How do you eat an elephant? One bite at a time.
This summer, we launched a new product at Copysmith AI called Describely, and we’ve been reminding ourselves as a team that the journey of every product is a drip drip drip towards progress until you reach that growth tipping point. Thankfully, we are getting quick traction as we iterate and add users and customers. So, let’s discuss the process of getting to that point of accelerated growth through continuous improvement and experimentation.
What’s a tipping point? A tipping point is the point at which a series of small iterations, changes, and actions becomes significant enough that it causes a larger and more significant event to occur. At your tipping point, everything from new trials, new subscriptions, to customer upsells start generating positive results at an accelerated pace.
As the saying goes, a thousand-mile journey starts with a single step, hopefully in the right direction.
There is always the temptation to look for a silver bullet that magically catapults a company to stratospheric growth. Unfortunately, this is rare, and teams get disillusioned when trying one “magic” trick after another doesn’t lead to instant success.
Much like children, companies learn and grow through repeated actions. The secret to growth is relentless learning through experimentation and testing. You sit, crawl, walk, run. But with a company, you can shorten the time between each stage.
You need high output from a product and marketing engine properly tooled to produce insights to reach your tipping point. Growth happens as a team or founder executes a rigorous, data-driven process of capturing customer and market insights, making assumptions based on those insights, and performing experiments to test those assumptions.
The cumulative effect of these activities leads to your tipping point.
The key questions are “What did we do?” and “What have we learned, and how can we confirm our learnings?”
I’m an advocate for bootstrapping or prudent fundraising. However, one benefit of good funding is getting the right talent and repeating this action across multiple dimensions. Funding shrinks time to learn when deployed effectively. Funded companies have one clear advantage: the ability to build a team to experiment across multiple fronts simultaneously and to act on the insights rapidly.
Thankfully, you don’t need to raise a ton of money to reach a tipping point, although it may take a little longer. You will also need to be more disciplined about which risks and opportunities you address first to drive growth. That means focusing on two critical things: product and customer acquisition.
The first step is to start with a product informed by customer insights.
Product is vital. Without a great product, it’s hard to reach a tipping point. It doesn’t have to be the best product, but it has to do a task or sets of tasks very well, with a very short time to value for your target customer. Products with an initial narrow core focus done very well get to this point faster. Onboarding is easier, messaging is more precise and effective, and the ability to sell is accelerated. As the product evolves, the market, team intuition, and data can continue to guide you.

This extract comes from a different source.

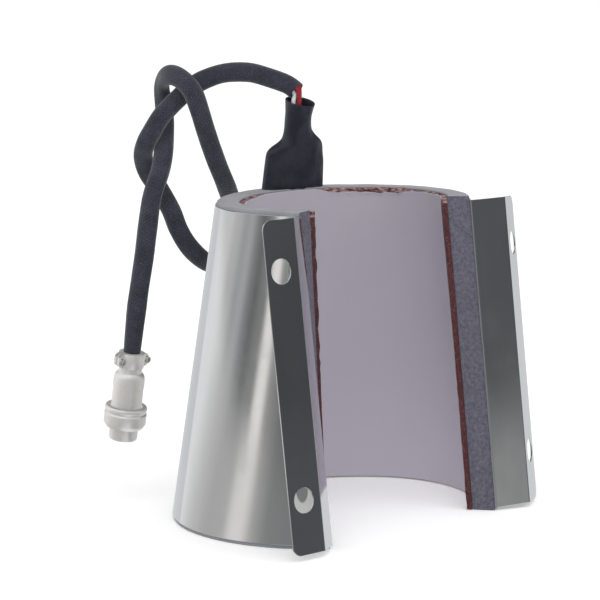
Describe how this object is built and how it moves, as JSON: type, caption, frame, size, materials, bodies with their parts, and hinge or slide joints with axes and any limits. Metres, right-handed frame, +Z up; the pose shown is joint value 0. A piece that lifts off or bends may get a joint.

Second is customer acquisition – in essence, marketing and sales experimentation.
It’s hard to tell which marketing message will resonate right out of the gate or what is the most effective hook or offer for a target customer. The answer comes through systematically experimenting with multiple hooks, stories, and offers. For rapid learning, focus on one growth channel targeting your core customer. With products, you build and refine based on feedback. In marketing, you apply product insights to channel experiments and see what sticks. Patience is key; iterate before concluding a strategy's efficacy. Remember, marketing insights can take time. Give things time before saying something isn’t working.
Once you find what resonates, you want to act fast and increase your pace – whether that’s more ad spend, similar activities, content, etc. Many entrepreneurs – especially bootstrapped ones – err by not increasing their bet size on what’s resonating and remain stuck in endless piecemeal experimentation.
Yes, you want to keep experimenting with your channel or a new one, but when you find a successful channel, amplify your efforts until returns diminish, then adjust and iterate.
Growth hinges on two key factors: product momentum and customer acquisition momentum. Persistent iteration on these elements is the consistent force driving you to a pivotal moment, propelling the development of your growth engine.
Continuously iterating on these things are the drip drip drip that will bring you to the tipping point and allow you to continue to build out your growth engine.